Their faith saw these costs as worth it. And today, I agree with them. I am thankful for their and other generations who have taken care of this wooden artwork. So we can delight in the apostles depicted on it and the antique wood itself. You could say that this artwork is now priceless since the time to complete the project was so vast. It stands in its rightful place—alongside fellow Christian believers who praise our eternal God. He is the same God of six hundred years ago who saw the wood resting in its salty bath, looked on as it was carved to bring an image to life, and who knows the name of each worshipper who’s stood in front of it not only until today—but for years to come.

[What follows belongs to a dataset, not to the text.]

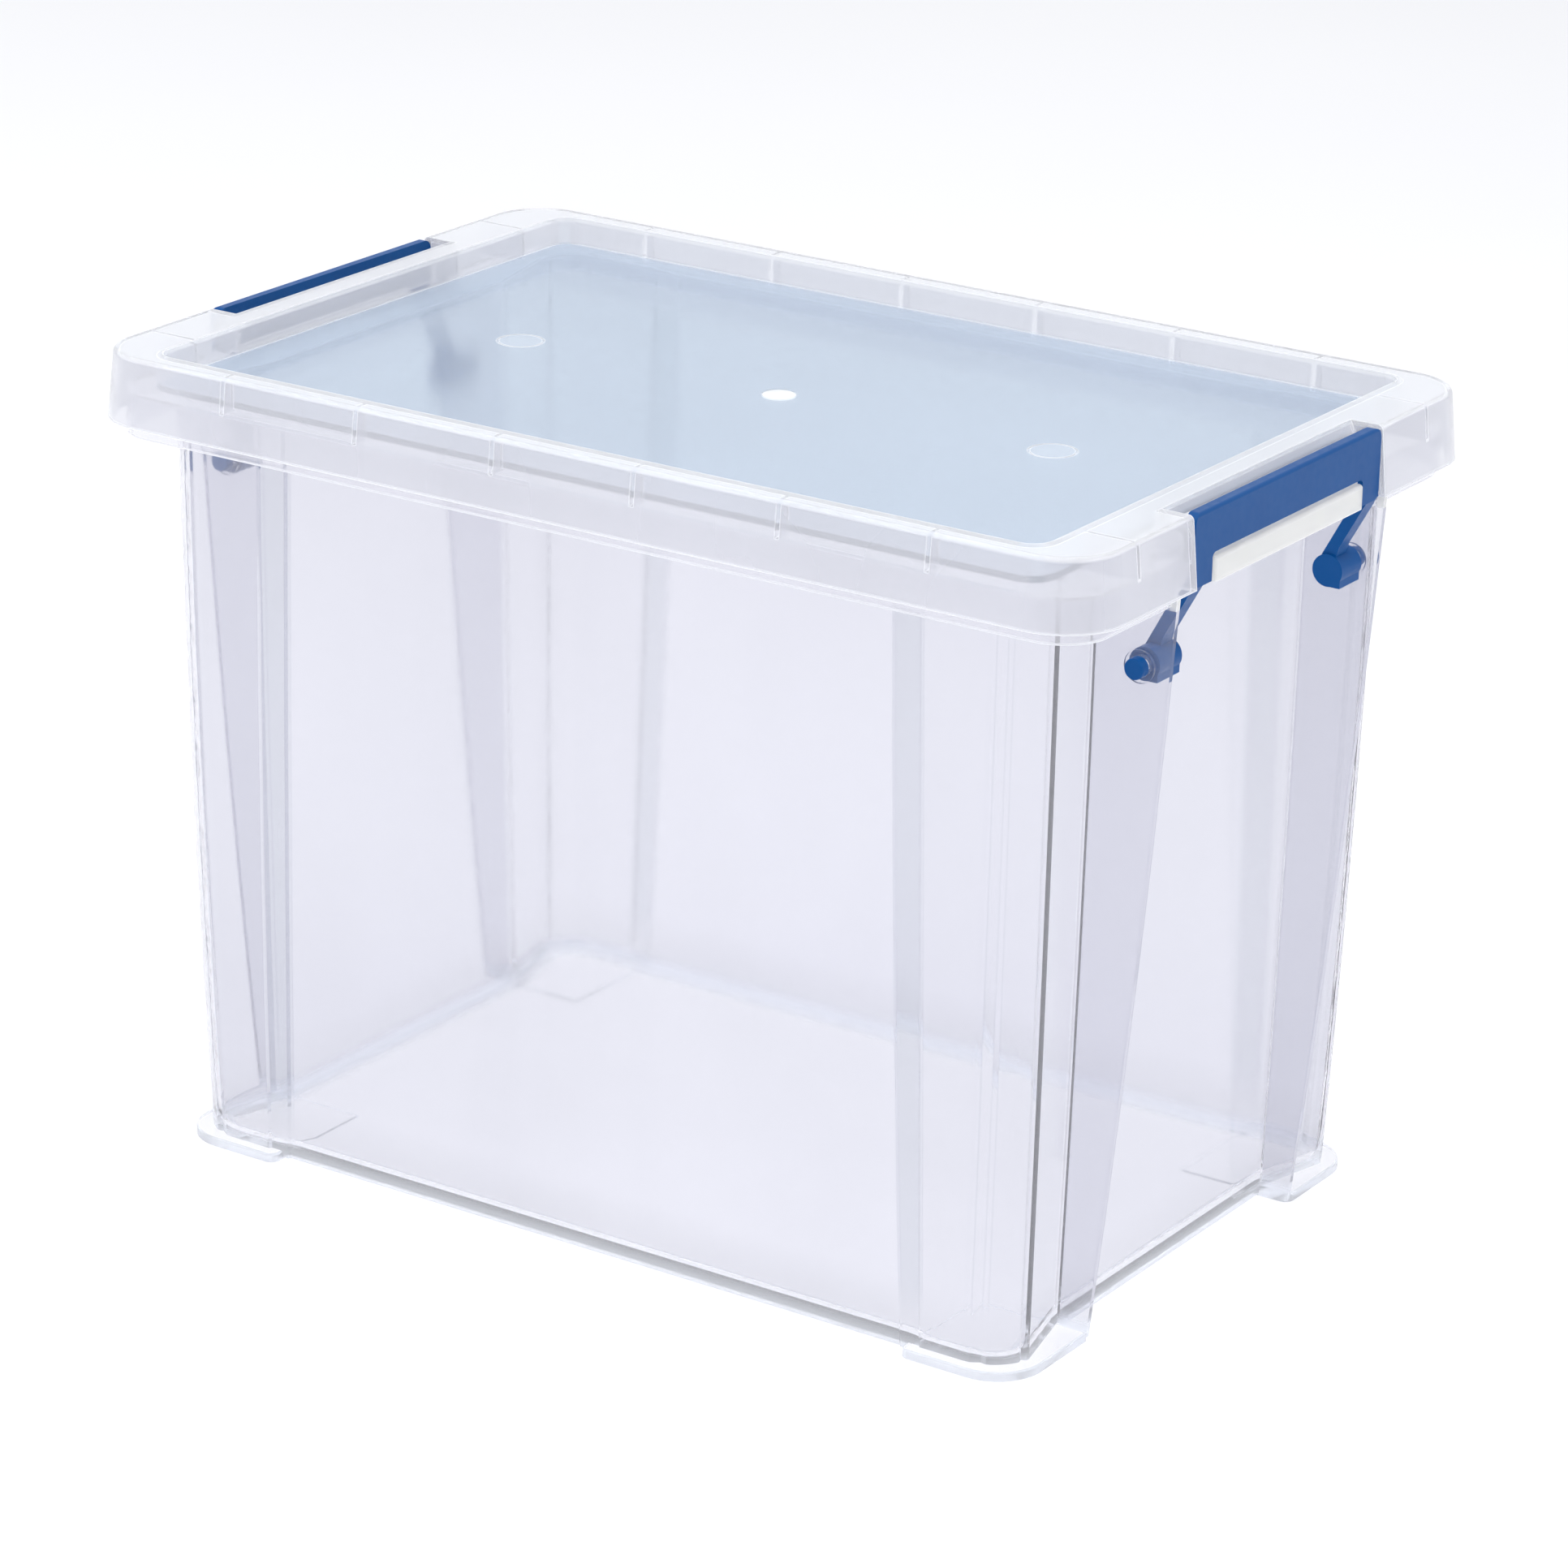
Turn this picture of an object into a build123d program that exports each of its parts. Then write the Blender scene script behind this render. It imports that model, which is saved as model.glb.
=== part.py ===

Is there anything I am ready to sow and entrust to the next generations to tend so their kids can enjoy the benefits from it? Something I may start but see none of the fruit, like these Swiss artisans? Am I forgetting about something that’s been entrusted to me by the generation before—any work that I need to pick up only to hand off again? In a pew in the Cathedral of Saint Pierre in Geneva, Switzerland, I recognize that my labor is not for my glory, but to be faithful with what God has given me to do in the hope it’s a blessing for the nations and generations to come.
So as I sit in this historic place, I ponder with God—what do I need to carve out more time, emotional energy, and money for? To invest in my work, helping to train young leaders, which will not only equip them but future generations? Where do I need to look up and see with God’s timeless eyes beyond what I can imagine? What will young leaders fifty years from now need that I can help prepare for them in my lifetime?